=== Collected data entries ===
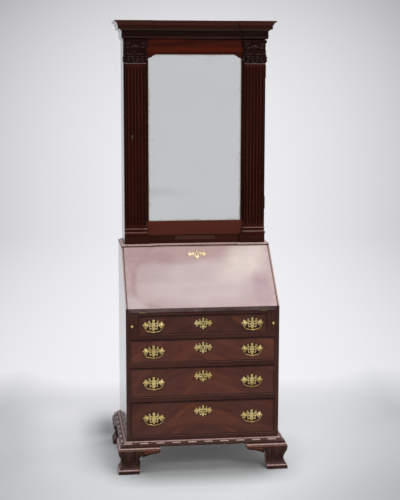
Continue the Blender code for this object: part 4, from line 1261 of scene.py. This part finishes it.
def makeLeaf(name, width, height, rise, curl):
    # a leaf of nine fingers along a stalk, standing on Z 0 and facing -Y
    parts = []
    for start, lean, length in leafShape["fingers"]:
        long = height * length
        finger = makeLobe("finger", long, long * leafShape["fingerWidthShare"], rise, curl)
        for turn in ((-1, 1) if lean else (1,)):
            parts.append(copyPiece(finger, "finger", Matrix.Translation(
                (0, -rise * leafShape["aheadShare"] * start, height * start))
                @ Matrix.Rotation(math.radians(lean) * turn, 4, "Y")))
        removePieces(finger)
    line = [(0, leafShape["stalkBack"], 0)]
    line += [(0, -rise * ahead, height * up) for ahead, up in leafShape["stalk"]]
    parts.append(bentRod("stalk", line, width * leafShape["stalkWidthShare"],
                         leafShape["stalkSwells"], leafShape["stalkResolution"]))
    leaf = joinPieces(parts, name)
    wide = max(abs(vertex.co.x) for vertex in leaf.data.vertices)
    leaf.data.transform(Matrix.Scale(width / 2 / wide, 4, (1, 0, 0)))
    return leaf


scroll = {
    "turns": 2.4, "knots": 30, "thick": 0.0019, "inwardShare": 0.86, "ahead": 0.0015,
    "swell": 1.25, "thinning": 0.7, "resolution": 2, "eyeAhead": 0.0004, "eyeCorners": 12,
    "eyeStartShare": 0.26,
    "eye": ((0.0012, 0.25), (0.0022, 0.16), (0.0026, 0.0))}  # how far on, share of the radius


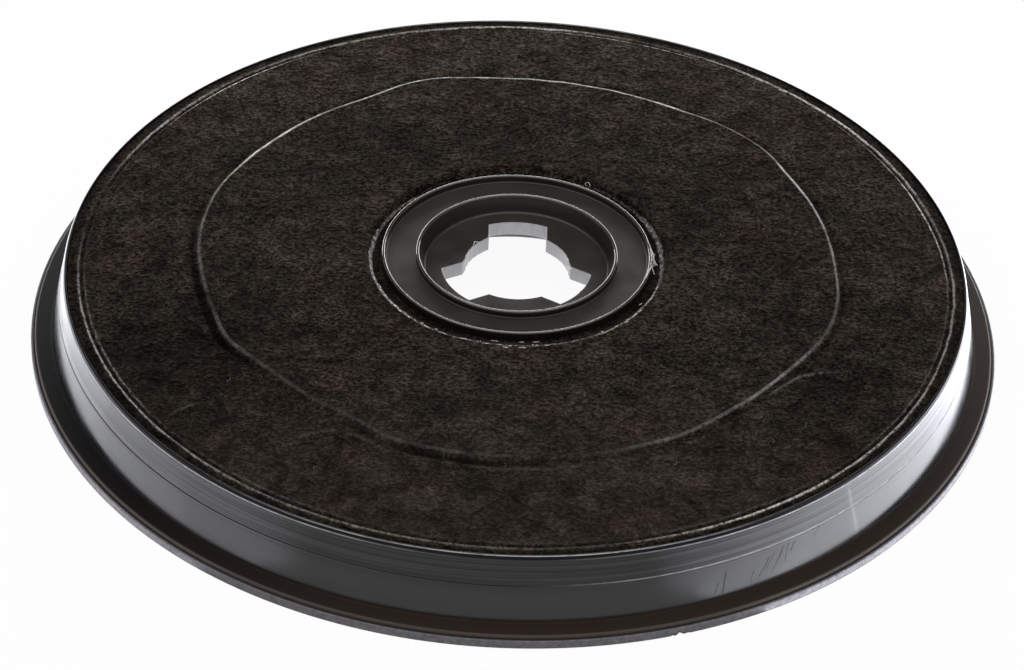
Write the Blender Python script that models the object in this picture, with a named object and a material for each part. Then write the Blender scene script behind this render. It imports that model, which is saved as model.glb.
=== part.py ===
"""Round twist-on carbon filter for a cooker hood, in metres with +Z up.

The filter lies on its wide side: the flange and the grille are underneath and the felt face looks up.
Five pieces go together on the bench in this order: the base grille with its bayonet hub, the outer
ring that seats in the base's rim, the lower felt, the bed of carbon granules and the upper felt,
which is welded to the ring's ledge and to the hub's ledge.
The origin is on the hub's axis, at the height of the surface that the filter rests on.
"""

import math

import bmesh
import bpy

MM = 0.001

# Whole filter
BASE_RADIUS = 120.0 * MM
RING_TOP = 19.85 * MM
HUB_TOP = 22.95 * MM
SEAT_GAP = 0.3 * MM
ROUND_STEPS = 72
SHARP_ANGLE = math.radians(32)

# How far back from a corner the middle of a rounded edge lies, as a share of the rounding
ROUND_SHARE = 1 - math.sqrt(0.5)

# Base rim: a low outer edge, and inside it the rebate that the ring's flange drops into
RIM_HEIGHT = 2.2 * MM
RIM_WIDTH = 0.8 * MM
RIM_EDGE = 0.25 * MM
REBATE_FLOOR = 1.0 * MM

# Base floor: raised off the table between the rim's foot and the hub's foot
FLOOR_LIFT = 0.8 * MM
FLOOR_THICKNESS = 2.0 * MM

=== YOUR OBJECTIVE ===
Repeat the data above, word for word.

=== TASK SOLUTION ===
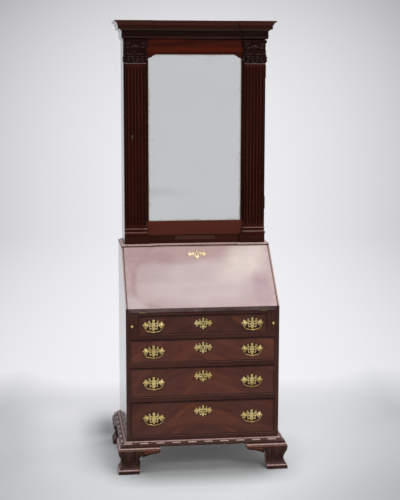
Continue the Blender code for this object: part 4, from line 1261 of scene.py. This part finishes it.
def makeLeaf(name, width, height, rise, curl):
    # a leaf of nine fingers along a stalk, standing on Z 0 and facing -Y
    parts = []
    for start, lean, length in leafShape["fingers"]:
        long = height * length
        finger = makeLobe("finger", long, long * leafShape["fingerWidthShare"], rise, curl)
        for turn in ((-1, 1) if lean else (1,)):
            parts.append(copyPiece(finger, "finger", Matrix.Translation(
                (0, -rise * leafShape["aheadShare"] * start, height * start))
                @ Matrix.Rotation(math.radians(lean) * turn, 4, "Y")))
        removePieces(finger)
    line = [(0, leafShape["stalkBack"], 0)]
    line += [(0, -rise * ahead, height * up) for ahead, up in leafShape["stalk"]]
    parts.append(bentRod("stalk", line, width * leafShape["stalkWidthShare"],
                         leafShape["stalkSwells"], leafShape["stalkResolution"]))
    leaf = joinPieces(parts, name)
    wide = max(abs(vertex.co.x) for vertex in leaf.data.vertices)
    leaf.data.transform(Matrix.Scale(width / 2 / wide, 4, (1, 0, 0)))
    return leaf


scroll = {
    "turns": 2.4, "knots": 30, "thick": 0.0019, "inwardShare": 0.86, "ahead": 0.0015,
    "swell": 1.25, "thinning": 0.7, "resolution": 2, "eyeAhead": 0.0004, "eyeCorners": 12,
    "eyeStartShare": 0.26,
    "eye": ((0.0012, 0.25), (0.0022, 0.16), (0.0026, 0.0))}  # how far on, share of the radius


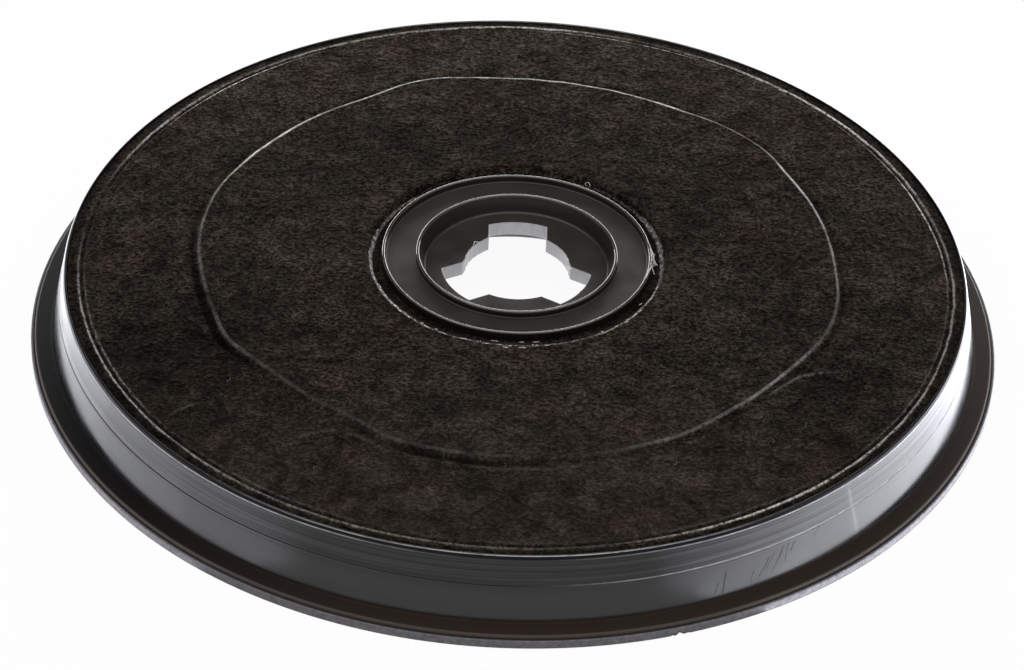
Write the Blender Python script that models the object in this picture, with a named object and a material for each part. Then write the Blender scene script behind this render. It imports that model, which is saved as model.glb.
=== part.py ===
"""Round twist-on carbon filter for a cooker hood, in metres with +Z up.

The filter lies on its wide side: the flange and the grille are underneath and the felt face looks up.
Five pieces go together on the bench in this order: the base grille with its bayonet hub, the outer
ring that seats in the base's rim, the lower felt, the bed of carbon granules and the upper felt,
which is welded to the ring's ledge and to the hub's ledge.
The origin is on the hub's axis, at the height of the surface that the filter rests on.
"""

import math

import bmesh
import bpy

MM = 0.001

# Whole filter
BASE_RADIUS = 120.0 * MM
RING_TOP = 19.85 * MM
HUB_TOP = 22.95 * MM
SEAT_GAP = 0.3 * MM
ROUND_STEPS = 72
SHARP_ANGLE = math.radians(32)

# How far back from a corner the middle of a rounded edge lies, as a share of the rounding
ROUND_SHARE = 1 - math.sqrt(0.5)

# Base rim: a low outer edge, and inside it the rebate that the ring's flange drops into
RIM_HEIGHT = 2.2 * MM
RIM_WIDTH = 0.8 * MM
RIM_EDGE = 0.25 * MM
REBATE_FLOOR = 1.0 * MM

# Base floor: raised off the table between the rim's foot and the hub's foot
FLOOR_LIFT = 0.8 * MM
FLOOR_THICKNESS = 2.0 * MM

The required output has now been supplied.